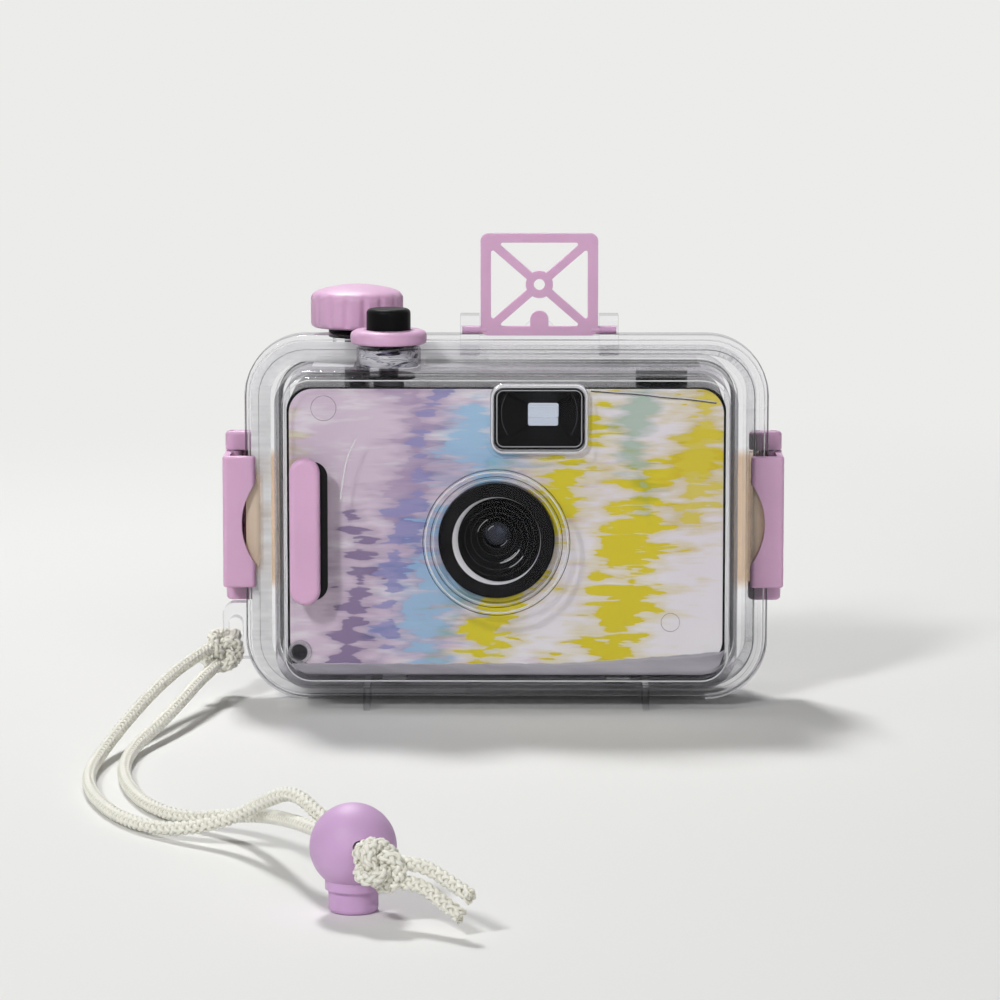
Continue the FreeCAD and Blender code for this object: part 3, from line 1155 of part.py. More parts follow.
def camera_body():
    y0, y1 = CAMERA_FRONT, CAMERA_REAR
    w = CAMERA_WALL
    shell = camera_outline(y0, y1)
    hollow = slab_y(0, CAMERA_MID_Z, CAMERA_WIDTH - 2 * w, CAMERA_HEIGHT - 2 * w, CAMERA_CORNER - w,
                    y0 + w, y1 + 1)
    everything = camera_outline(y0, y1)
    shell = shell.cut(hollow)
    rear_strip = box(-CAMERA_WIDTH / 2 + 1, CAMERA_WIDTH / 2 - 1, y1 - w, y1, DOOR_TOP, COVER_BOTTOM)
    floor = box(-CAMERA_WIDTH / 2 + 1, CAMERA_WIDTH / 2 - 1, y0 + 1, y1 - 0.5,
                CHAMBER_FLOOR - PLATE_THICKNESS, CHAMBER_FLOOR)
    roof = box(-CAMERA_WIDTH / 2 + 1, CAMERA_WIDTH / 2 - 1, y0 + 1, y1 - 0.5,
               CHAMBER_ROOF, CHAMBER_ROOF + PLATE_THICKNESS)
    chambers = []
    bores = []
    for x in (SPOOL_X, CASSETTE_X):
        outer = CHAMBER_RADIUS + CHAMBER_WALL
        chambers.append(cylinder_z(x, SPOOL_Y, CHAMBER_FLOOR - 0.5, CHAMBER_ROOF + 0.5, outer))
        bores.append(cylinder_z(x, SPOOL_Y, CHAMBER_FLOOR, CHAMBER_ROOF, CHAMBER_RADIUS))
        bores.append(box(x - CHAMBER_RADIUS, x + CHAMBER_RADIUS, SPOOL_Y, y1 + 3,
                         CHAMBER_FLOOR, CHAMBER_ROOF))
    film_plate = box(SPOOL_X + CHAMBER_RADIUS, CASSETTE_X - CHAMBER_RADIUS, FILM_PLANE - RAIL_HEIGHT - 1.2,
                     FILM_PLANE - RAIL_HEIGHT, CHAMBER_FLOOR - 0.5, CHAMBER_ROOF + 0.5)
    barrel = cylinder_y(LENS_X, LENS_Z, y0, BARREL_WALL_FACE + BARREL_WALL,
                        LENS_BORE_RADIUS + BARREL_THICKNESS)
    tunnel_out = light_tunnel(TUNNEL_WALL, 0)
    finder_out = finder_tunnel(1.2, y0 + 1, y1)
    funnel_out = finder_block(1.0, y0 + 0.5, FINDER_FUNNEL_REAR + 1.0)
    shelf = box(RELEASE_X - 5, RELEASE_X + 5, y0 + 1, RELEASE_Y + 5, SHELF_TOP - 1.4, SHELF_TOP)
    solid = fuse_all([shell, rear_strip, floor, roof, film_plate, barrel, tunnel_out, finder_out, funnel_out,
                      shelf] + chambers)
    solid = solid.common(everything)
    solid = cut_all(solid, bores)
    rails = []
    for side in (-1, 1):
        z = LENS_Z + side * (GATE_HEIGHT / 2 + 1.5)
        rails.append(box(LENS_X - GATE_WIDTH / 2, LENS_X + GATE_WIDTH / 2 + 2, FILM_PLANE - RAIL_HEIGHT - 0.2,
                         FILM_PLANE, z - 0.7, z + 0.7))
    solid = fuse_all([solid] + rails)
    x, y = SPROCKET_X, SPROCKET_Y
    clearance = SPROCKET_RADIUS + SPROCKET_TOOTH + LOOSE
    tools = [
        light_tunnel(0, 0.02),
        cylinder_y(LENS_X, LENS_Z, y0 - 1, BARREL_WALL_FACE, LENS_BORE_RADIUS),
        cylinder_y(LENS_X, LENS_Z, BARREL_WALL_FACE - 1, BARREL_WALL_FACE + 3, APERTURE_RADIUS),
        finder_tunnel(0, y0 - 1, y1 + 1),
        finder_block(FIT, y0 - 1, FINDER_FUNNEL_REAR),
        box(-CAMERA_WIDTH, CAMERA_WIDTH, y0 - 1, y1 + 1, COVER_BOTTOM, CAMERA_TOP + 1),
        cylinder_z(WIND_X, WIND_Y, WHEEL_BOTTOM - 0.4, WHEEL_BOTTOM + WHEEL_THICKNESS + 0.4,
                   WHEEL_RADIUS + 0.6),
        cylinder_z(WIND_X, WIND_Y, WHEEL_BOTTOM, COVER_BOTTOM + 1, WHEEL_HUB_RADIUS + 2 * LOOSE),
        cylinder_z(WIND_X, WIND_Y, CHAMBER_ROOF + PLATE_THICKNESS, WHEEL_BOTTOM, PINION_TIP + LOOSE),
        cylinder_z(WIND_X, WIND_Y, CHAMBER_ROOF - 1, CHAMBER_ROOF + 3, AXLE_RADIUS + RUNNING),
        cylinder_z(SPOOL_X, SPOOL_Y, CHAMBER_ROOF - 1, CHAMBER_ROOF + 3, SPOOL_NECK_RADIUS + RUNNING),
        cylinder_z(SPOOL_X, SPOOL_Y, CHAMBER_FLOOR - 3, CHAMBER_FLOOR + 1, SPOOL_NECK_RADIUS + RUNNING),
        cylinder_z(CASSETTE_X, SPOOL_Y, CHAMBER_ROOF - 1, CHAMBER_ROOF + 3, SPOOL_NECK_RADIUS + RUNNING),
        cylinder_z(x, y, CHAMBER_FLOOR, CHAMBER_ROOF, SPROCKET_SHAFT_RADIUS + 4 * LOOSE),
        cylinder_z(x, y, CHAMBER_FLOOR - 3, CHAMBER_ROOF + 3, SPROCKET_PIVOT_RADIUS + RUNNING),
        cylinder_y(SCREW_X, SCREW_Z, y0 - 1, y0 + 6, SCREW_SHANK_RADIUS + FIT),
    ]
    for row in (-1, 1):
        z = LENS_Z + row * PERFORATION_SPACING / 2
        half = SPROCKET_THICKNESS / 2 + LOOSE
        tools.append(cylinder_z(x, y, z - half, z + half, clearance))
    solid = cut_all(solid, tools)
    boss_x, boss_z = shutter_pivot()
    spacer = cylinder_y(boss_x, boss_z, BLADE_FACE + SHUTTER_THICKNESS + 0.1, BARREL_WALL_FACE + 0.2, 1.4)
    solid = solid.fuse(spacer).cut(cylinder_y(boss_x, boss_z, BLADE_FACE - 2, BARREL_WALL_FACE + 0.8,
                                              SHUTTER_PIN_RADIUS + FIT))
    return solid.removeSplitter()


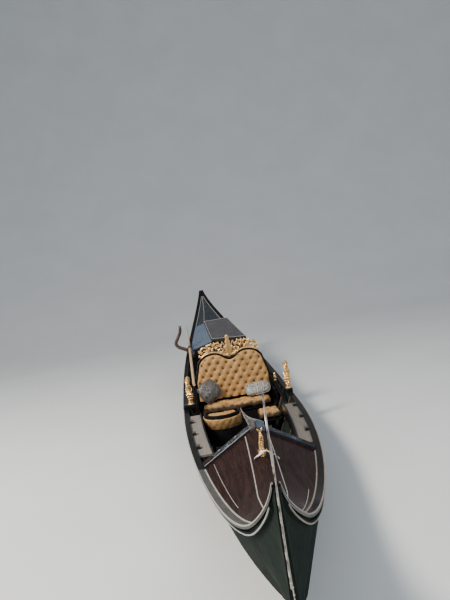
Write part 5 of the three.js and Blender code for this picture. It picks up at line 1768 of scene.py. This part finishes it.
□ □ □
All of the material must be reproduced exactly.

WRITTEN RESPONSE:
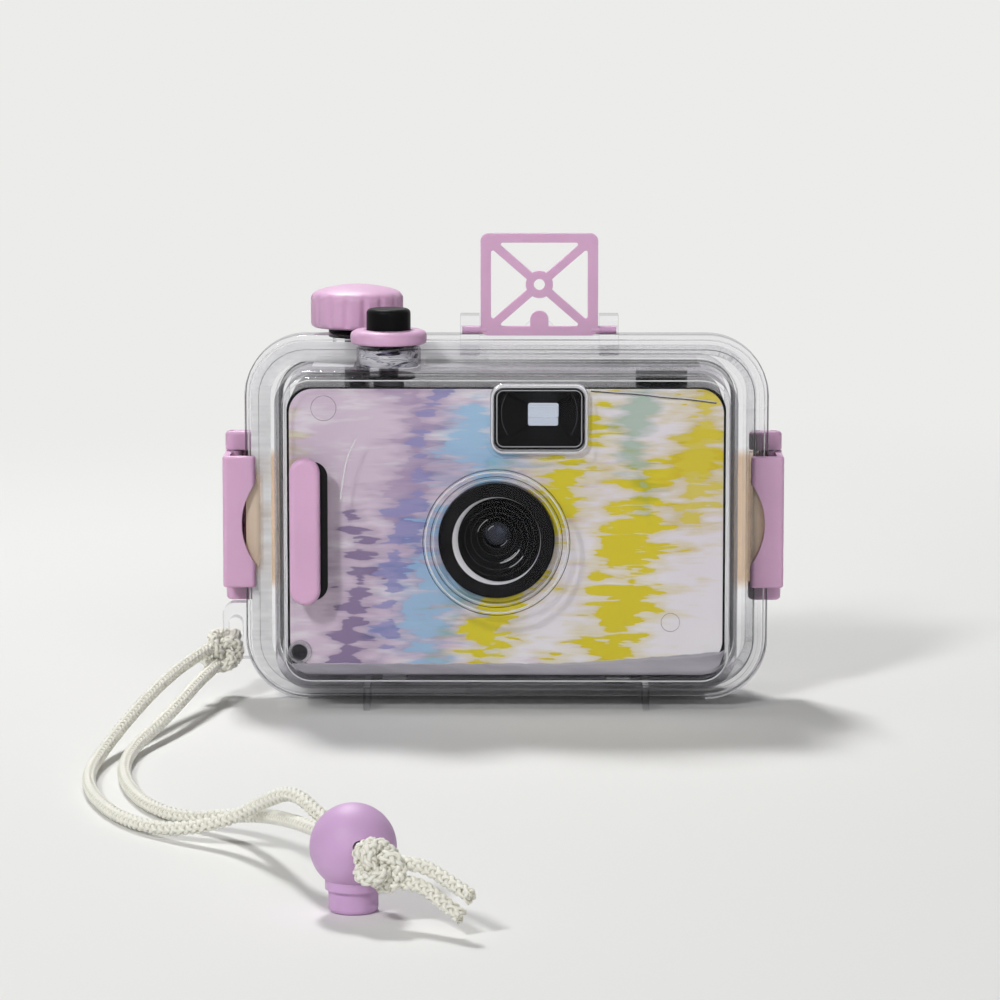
Continue the FreeCAD and Blender code for this object: part 3, from line 1155 of part.py. More parts follow.
def camera_body():
    y0, y1 = CAMERA_FRONT, CAMERA_REAR
    w = CAMERA_WALL
    shell = camera_outline(y0, y1)
    hollow = slab_y(0, CAMERA_MID_Z, CAMERA_WIDTH - 2 * w, CAMERA_HEIGHT - 2 * w, CAMERA_CORNER - w,
                    y0 + w, y1 + 1)
    everything = camera_outline(y0, y1)
    shell = shell.cut(hollow)
    rear_strip = box(-CAMERA_WIDTH / 2 + 1, CAMERA_WIDTH / 2 - 1, y1 - w, y1, DOOR_TOP, COVER_BOTTOM)
    floor = box(-CAMERA_WIDTH / 2 + 1, CAMERA_WIDTH / 2 - 1, y0 + 1, y1 - 0.5,
                CHAMBER_FLOOR - PLATE_THICKNESS, CHAMBER_FLOOR)
    roof = box(-CAMERA_WIDTH / 2 + 1, CAMERA_WIDTH / 2 - 1, y0 + 1, y1 - 0.5,
               CHAMBER_ROOF, CHAMBER_ROOF + PLATE_THICKNESS)
    chambers = []
    bores = []
    for x in (SPOOL_X, CASSETTE_X):
        outer = CHAMBER_RADIUS + CHAMBER_WALL
        chambers.append(cylinder_z(x, SPOOL_Y, CHAMBER_FLOOR - 0.5, CHAMBER_ROOF + 0.5, outer))
        bores.append(cylinder_z(x, SPOOL_Y, CHAMBER_FLOOR, CHAMBER_ROOF, CHAMBER_RADIUS))
        bores.append(box(x - CHAMBER_RADIUS, x + CHAMBER_RADIUS, SPOOL_Y, y1 + 3,
                         CHAMBER_FLOOR, CHAMBER_ROOF))
    film_plate = box(SPOOL_X + CHAMBER_RADIUS, CASSETTE_X - CHAMBER_RADIUS, FILM_PLANE - RAIL_HEIGHT - 1.2,
                     FILM_PLANE - RAIL_HEIGHT, CHAMBER_FLOOR - 0.5, CHAMBER_ROOF + 0.5)
    barrel = cylinder_y(LENS_X, LENS_Z, y0, BARREL_WALL_FACE + BARREL_WALL,
                        LENS_BORE_RADIUS + BARREL_THICKNESS)
    tunnel_out = light_tunnel(TUNNEL_WALL, 0)
    finder_out = finder_tunnel(1.2, y0 + 1, y1)
    funnel_out = finder_block(1.0, y0 + 0.5, FINDER_FUNNEL_REAR + 1.0)
    shelf = box(RELEASE_X - 5, RELEASE_X + 5, y0 + 1, RELEASE_Y + 5, SHELF_TOP - 1.4, SHELF_TOP)
    solid = fuse_all([shell, rear_strip, floor, roof, film_plate, barrel, tunnel_out, finder_out, funnel_out,
                      shelf] + chambers)
    solid = solid.common(everything)
    solid = cut_all(solid, bores)
    rails = []
    for side in (-1, 1):
        z = LENS_Z + side * (GATE_HEIGHT / 2 + 1.5)
        rails.append(box(LENS_X - GATE_WIDTH / 2, LENS_X + GATE_WIDTH / 2 + 2, FILM_PLANE - RAIL_HEIGHT - 0.2,
                         FILM_PLANE, z - 0.7, z + 0.7))
    solid = fuse_all([solid] + rails)
    x, y = SPROCKET_X, SPROCKET_Y
    clearance = SPROCKET_RADIUS + SPROCKET_TOOTH + LOOSE
    tools = [
        light_tunnel(0, 0.02),
        cylinder_y(LENS_X, LENS_Z, y0 - 1, BARREL_WALL_FACE, LENS_BORE_RADIUS),
        cylinder_y(LENS_X, LENS_Z, BARREL_WALL_FACE - 1, BARREL_WALL_FACE + 3, APERTURE_RADIUS),
        finder_tunnel(0, y0 - 1, y1 + 1),
        finder_block(FIT, y0 - 1, FINDER_FUNNEL_REAR),
        box(-CAMERA_WIDTH, CAMERA_WIDTH, y0 - 1, y1 + 1, COVER_BOTTOM, CAMERA_TOP + 1),
        cylinder_z(WIND_X, WIND_Y, WHEEL_BOTTOM - 0.4, WHEEL_BOTTOM + WHEEL_THICKNESS + 0.4,
                   WHEEL_RADIUS + 0.6),
        cylinder_z(WIND_X, WIND_Y, WHEEL_BOTTOM, COVER_BOTTOM + 1, WHEEL_HUB_RADIUS + 2 * LOOSE),
        cylinder_z(WIND_X, WIND_Y, CHAMBER_ROOF + PLATE_THICKNESS, WHEEL_BOTTOM, PINION_TIP + LOOSE),
        cylinder_z(WIND_X, WIND_Y, CHAMBER_ROOF - 1, CHAMBER_ROOF + 3, AXLE_RADIUS + RUNNING),
        cylinder_z(SPOOL_X, SPOOL_Y, CHAMBER_ROOF - 1, CHAMBER_ROOF + 3, SPOOL_NECK_RADIUS + RUNNING),
        cylinder_z(SPOOL_X, SPOOL_Y, CHAMBER_FLOOR - 3, CHAMBER_FLOOR + 1, SPOOL_NECK_RADIUS + RUNNING),
        cylinder_z(CASSETTE_X, SPOOL_Y, CHAMBER_ROOF - 1, CHAMBER_ROOF + 3, SPOOL_NECK_RADIUS + RUNNING),
        cylinder_z(x, y, CHAMBER_FLOOR, CHAMBER_ROOF, SPROCKET_SHAFT_RADIUS + 4 * LOOSE),
        cylinder_z(x, y, CHAMBER_FLOOR - 3, CHAMBER_ROOF + 3, SPROCKET_PIVOT_RADIUS + RUNNING),
        cylinder_y(SCREW_X, SCREW_Z, y0 - 1, y0 + 6, SCREW_SHANK_RADIUS + FIT),
    ]
    for row in (-1, 1):
        z = LENS_Z + row * PERFORATION_SPACING / 2
        half = SPROCKET_THICKNESS / 2 + LOOSE
        tools.append(cylinder_z(x, y, z - half, z + half, clearance))
    solid = cut_all(solid, tools)
    boss_x, boss_z = shutter_pivot()
    spacer = cylinder_y(boss_x, boss_z, BLADE_FACE + SHUTTER_THICKNESS + 0.1, BARREL_WALL_FACE + 0.2, 1.4)
    solid = solid.fuse(spacer).cut(cylinder_y(boss_x, boss_z, BLADE_FACE - 2, BARREL_WALL_FACE + 0.8,
                                              SHUTTER_PIN_RADIUS + FIT))
    return solid.removeSplitter()


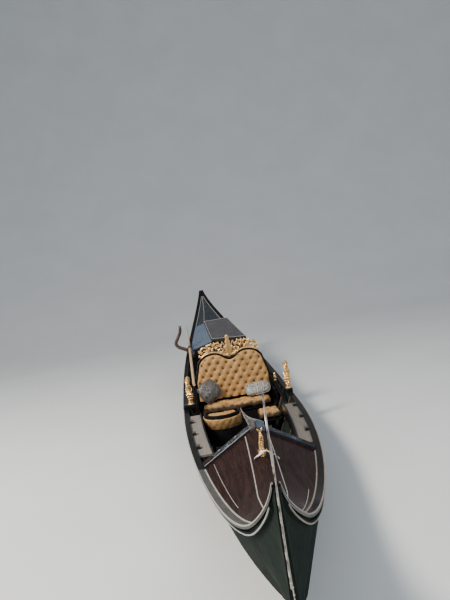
Write part 5 of the three.js and Blender code for this picture. It picks up at line 1768 of scene.py. This part finishes it.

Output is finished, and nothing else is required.